I can confirm this with some decompiler magic. I used javap -v -p to get verbose output and some detailed information about all classes and members.

10: aload_1
11: arraylength
12: invokevirtual #35                 // Method scala/runtime/RichInt$.until$extension0:(II)Lscala/collection/immutable/Range;
15: aload_1
16: invokedynamic #57,  0             // InvokeDynamic #0:apply$mcVI$sp:([C)Lscala/runtime/java8/JFunction1$mcVI$sp;
21: invokevirtual #63                 // Method scala/collection/immutable/Range.foreach$mVc$sp:(Lscala/Function1;)V
24: return

Once again documentation was correct – who would have known?

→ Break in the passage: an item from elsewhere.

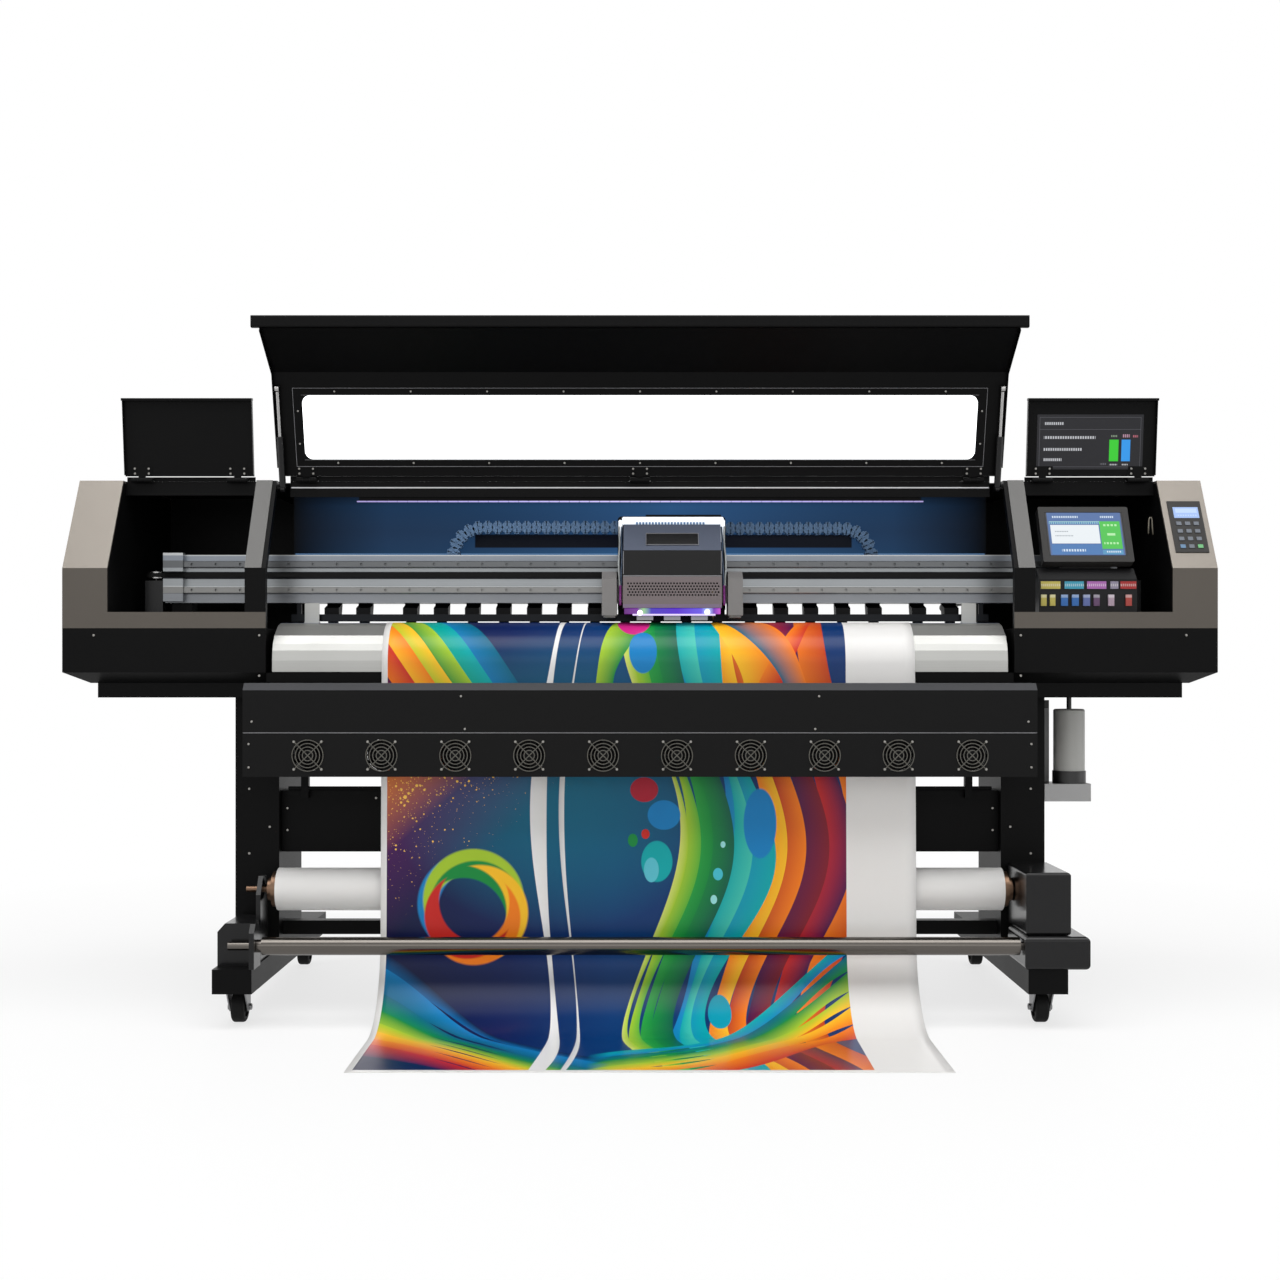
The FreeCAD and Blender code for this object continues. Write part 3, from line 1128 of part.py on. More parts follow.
def keypad():
    """Sealed membrane keypad with twelve raised key domes and a small display window."""
    x0, x1 = KEYPAD_X
    s0, s1 = KEYPAD_S
    panel = slope_frame(x0, x1, s0, s1, 0, 2.5)
    keys = [slope_frame(x0 + 12 + 21 * col, x0 + 26 + 21 * col, s0 + 10 + 22 * row, s0 + 22 + 22 * row, 2.4, 3.4)
            for col in range(3) for row in range(4)]
    return fuse(panel, *keys)


def capping_station():
    """Maintenance station below the carriage's parking place: base, three cap trays and the wiper."""
    base = box(-1140, -940, -96, -6, DECK_Z, 944)
    park = CARRIAGE_PARK
    caps = []
    for d in (-66.0, 0.0, 66.0):
        xc = park + d
        cap = box(xc - 22, xc + 22, -80, -16, 944, 953)
        caps.append(cap.cut(box(xc - 18, xc + 18, -76, -20, 946, 954)))
    wiper = box(-945.5, -942.5, -80, -16, 943, 955.5)
    return fuse(base, *caps, wiper)


CARRIAGE_PARK = -1035.0


def waste_bottle():
    """Waste ink bottle with its screw base, in a bent bracket on the right leg."""
    x, y = 1059.0, 0.0
    bottle = fuse(rod_z(x, y, 585, 739, 38), rod_z(x, y, 557, 587, 40.5), rod_z(x, y, 735, TUB_Z - SKIN, 6))
    bottle = bottle.makeFillet(5.0, [e for e in bottle.Edges if abs(e.CenterOfMass.z - 739) < 0.1
                                     and e.Length > 200])
    plate = box(LEG_OUTER, 1020, 42, 46, 525, 760)
    shelf = box(LEG_OUTER, 1102, -42, 46, 553, 557)
    lip = box(LEG_OUTER, 1102, -42, -39, 514, 557)
    rear_lip = box(LEG_OUTER, 1102, 42, 46, 514, 557)
    return bottle, fuse(plate, shelf, lip, rear_lip)


# ---------------------------------------------------------------- write every node
def main():
    right_leg = leg()
    tray, beam = bed()
    motor, idler = drive_motor()
    right_cabinet = cabinet()
    bottle, bracket = waste_bottle()
    plates = [piece for side in (-1, 1) for y in CASTER_YS for piece in caster_plate(side * CASTER_X, y)]

    export("stand_legs", mirror(right_leg), right_leg, *plates)
    export("stand_crossbars", *stand_crossbars())
    export("bed_beam", tray, beam)
    export("platen", *platen())
    export("print_media", print_media())
    export("rear_housing", *rear_housing())
    export("right_cabinet", *right_cabinet)
    export("left_cabinet", *[mirror(piece) for piece in right_cabinet])
    covers = [side_cover(), *trim()]
    export("side_covers", *covers, *[mirror(s) for s in covers])
    rails = [linear_rail(z) for z in RAIL_ZS]
    export("guide_beam", guide_beam(), *rails, *rail_stops(), *pinch_supports(), *hold_down())
    export("drive_belt", drive_belt())
    export("drive_motor", motor, idler)
    export("motor_pulley", pulley(PULLEY_X))
    export("idler_pulley", pulley(-PULLEY_X))
    export("dryer_housing", dryer_housing(), fan_panel())
    export("fan_frames", *[fan_frame(x) for x in fan_xs()], *[fan_guard(x) for x in fan_xs()])
    for i, x in enumerate(fan_xs()):
        export(f"fan_rotor_{i + 1:02d}", fan_rotor(x))
    export("pinch_arms", pinch_arms())
    export("pinch_rollers", *pinch_rollers())
    export("grit_roller", grit_roller())
    export("takeup_mounts", takeup_mount(), *takeup_drive())
    export("takeup_spindle", takeup_spindle())
    export("takeup_roll", takeup_roll())
    export("tension_bar", tension_bar())
    export("supply_roll", supply_roll())
    export("waste_bottle", bottle, bracket)
    export("touch_screen", *touch_screen())
    export("ink_station", *ink_station())
    export("keypad", keypad())
    export("capping_station", capping_station())
    export("carriage_plate", carriage_plate())
    export("carriage_covers", carriage_cover(), carriage_grille())
    export("curing_lamps", *lamps())
    export("print_heads", *print_heads())
    export("blade_holder", blade_holder())
    export("chain_loops", *[chain_loop(x, s, ys) for x, s, ys in zip(CHAIN_BENDS_X, (-1, 1), CHAIN_YS)])
    export("chain_upper", *[chain_upper(x, e, ys) for x, e, ys in zip(CHAIN_BENDS_X, CHAIN_ENDS_X, CHAIN_YS)])
    export("cover_panel", *cover_panel())
    export("cover_window", cover_window())
    export("strut_cylinders", *[strut_cylinder(x) for x in (-STRUT_X, STRUT_X)])
    export("strut_rods", *[strut_rod(x) for x in (-STRUT_X, STRUT_X)])
    right_lid = lid()
    export("right_lid", *right_lid)
    export("left_lid", *[mirror(piece) for piece in right_lid])
    names = {(-1, 0): "front_left", (-1, 1): "rear_left", (1, 0): "front_right", (1, 1): "rear_right"}
    for (side, row), name in names.items():
        x, y = side * CASTER_X, CASTER_YS[row]
        export(f"caster_fork_{name}", caster_fork(x, y))
        export(f"caster_wheel_{name}", caster_wheel(x, y))


main()
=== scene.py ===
"""Looks for a roll-fed printer cutter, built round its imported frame.

Metres: +X to the operator's right, +Y to the rear, +Z up, floor at Z = 0.
"""
import math

import bpy
import numpy as np
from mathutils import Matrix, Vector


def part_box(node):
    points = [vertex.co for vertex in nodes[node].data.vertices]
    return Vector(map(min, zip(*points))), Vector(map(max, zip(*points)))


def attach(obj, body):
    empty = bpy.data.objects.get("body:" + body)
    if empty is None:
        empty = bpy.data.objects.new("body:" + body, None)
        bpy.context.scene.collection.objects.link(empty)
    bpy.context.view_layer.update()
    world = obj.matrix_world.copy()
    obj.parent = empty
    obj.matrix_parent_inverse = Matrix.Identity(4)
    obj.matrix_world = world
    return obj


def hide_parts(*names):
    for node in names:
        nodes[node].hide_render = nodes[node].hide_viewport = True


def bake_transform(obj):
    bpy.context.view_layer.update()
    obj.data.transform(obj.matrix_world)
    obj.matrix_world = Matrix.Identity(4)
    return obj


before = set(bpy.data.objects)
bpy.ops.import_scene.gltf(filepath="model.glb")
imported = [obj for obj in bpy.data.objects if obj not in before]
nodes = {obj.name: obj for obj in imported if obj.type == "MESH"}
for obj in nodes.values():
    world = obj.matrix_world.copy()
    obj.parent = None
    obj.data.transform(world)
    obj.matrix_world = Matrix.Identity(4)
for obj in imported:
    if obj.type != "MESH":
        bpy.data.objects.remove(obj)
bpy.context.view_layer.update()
MM = 0.001

# ---------------------------------------------------------------- colours, linear
BLACK_COAT = (0.0028, 0.0028, 0.0029)
BLACK_PLASTIC = (0.0045, 0.0045, 0.005)
CHAMPAGNE = (0.180, 0.163, 0.143)
WARM_WHITE = (0.76, 0.75, 0.735)


# ---------------------------------------------------------------- node helpers
def socket_node(tree, kind, **values):
    """A node of that kind in a tree, with plain attributes set."""
    node = tree.nodes.new(kind)
    for key, value in values.items():
        setattr(node, key, value)
    return node


def feed(tree, socket, value):
    """Gives an input a number, an (r, g, b) colour or another node's output."""
    if isinstance(value, (int, float)):
        socket.default_value = value
    elif isinstance(value, tuple):
        socket.default_value = (*value[:3], 1.0)
    else:
        tree.links.new(value, socket)


def maths(tree, operation, a, b=None, c=None, clamp=False):
    """One Math node. Each input is a number or another node's output socket."""
    node = socket_node(tree, "ShaderNodeMath", operation=operation, use_clamp=clamp)
    for socket, value in zip(node.inputs, (a, b, c)):
        if value is not None:
            feed(tree, socket, value)
    return node.outputs[0]


def minus(tree, a, b, clamp=False):
    """a - b"""
    return maths(tree, "SUBTRACT", a, b, clamp=clamp)


def times(tree, a, b, clamp=False):
    """a * b"""
    return maths(tree, "MULTIPLY", a, b, clamp=clamp)


def over(tree, a, b, clamp=False):
    """a / b"""
    return maths(tree, "DIVIDE", a, b, clamp=clamp)


def times_plus(tree, a, b, c, clamp=False):
    """a * b + c"""
    return maths(tree, "MULTIPLY_ADD", a, b, c, clamp)


def blend_colour(tree, factor, a, b, mode="MIX"):
    """Mixes two colours, each an (r, g, b) or a socket, by a number or socket."""
    node = socket_node(tree, "ShaderNodeMix", data_type="RGBA", blend_type=mode, clamp_factor=True)
    for socket, value in ((node.inputs[0], factor), (node.inputs[6], a), (node.inputs[7], b)):
        feed(tree, socket, value)
    return node.outputs[2]


def ramp(tree, value, stops, interpolation="LINEAR"):
    """A colour ramp over a value, from (position, (r, g, b)) stops."""
    node = socket_node(tree, "ShaderNodeValToRGB")
    node.color_ramp.interpolation = interpolation
    elements = node.color_ramp.elements
    while len(elements) < len(stops):
        elements.new(0.5)
    for element, (position, colour) in zip(elements, stops):
        element.position = position
        element.color = (*colour, 1.0)
    tree.links.new(value, node.inputs[0])
    return node.outputs[0]


def level_ramp(tree, value, low, high, stops, interpolation="LINEAR"):
    """A colour ramp over a value from low to high, with its stops in the value's own units."""
    share = over(tree, minus(tree, value, low), high - low, clamp=True)
    return ramp(tree, share, [((at - low) / (high - low), ink) for at, ink in stops], interpolation)


def mask_range(tree, value, low, high, soft=0.0005):
    """One where the value lies between low and high, with a soft edge, and zero elsewhere."""
    up = over(tree, minus(tree, value, low), soft, clamp=True)
    down = over(tree, minus(tree, high, value), soft, clamp=True)
    return times(tree, up, down)


def split_axes(tree, vector):
    """The X, Y and Z outputs of a vector."""
    node = socket_node(tree, "ShaderNodeSeparateXYZ")
    tree.links.new(vector, node.inputs[0])
    return node.outputs


def as_grey(tree, level):
    """A number as a grey colour."""
    node = socket_node(tree, "ShaderNodeCombineXYZ")
    for socket in node.inputs:
        tree.links.new(level, socket)
    return node.outputs[0]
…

I wanted to double check and see how guards are compiled, so I’ve modified the example a bit:

// args is a char array
for(i <- args; if i == 'a') {
    println(i)
}

And the decompiled code:

// the for:

7: aload_1
8: invokevirtual #31                 // Method scala/Predef$.charArrayOps:([C)[C
11: invokespecial #34                 // Method scala/collection/mutable/ArrayOps$ofChar."<init>":([C)V
14: invokedynamic #55,  0             // InvokeDynamic #0:apply:()Lscala/Function1;
19: invokevirtual #59                 // Method scala/collection/mutable/ArrayOps$ofChar.withFilter:(Lscala/Function1;)Lscala/collection/generic/FilterMonadic;
22: invokedynamic #64,  0             // InvokeDynamic #1:apply:()Lscala/Function1;
27: invokeinterface #70,  2           // InterfaceMethod scala/collection/generic/FilterMonadic.foreach:(Lscala/Function1;)V
32: return

// the guard (if == 'a'):

0: iload_0
1: bipush        97 // 'a'
3: if_icmpne     10
6: iconst_1
7: goto          11
10: iconst_0
11: ireturn

The defined guard was changed into a withFilter method invocation. Documentation was right yet again, darn it! The second example can be written as:

args
  .withFilter(i => i == 'a')
    .foreach(i => println(i))

WoW! I need to say that this exceeded my wildest expectations. Comming from a Java background I never knew such powerfull and concise tool. It seems that it’s worth to get your hands dirty with a decompiler sometimes.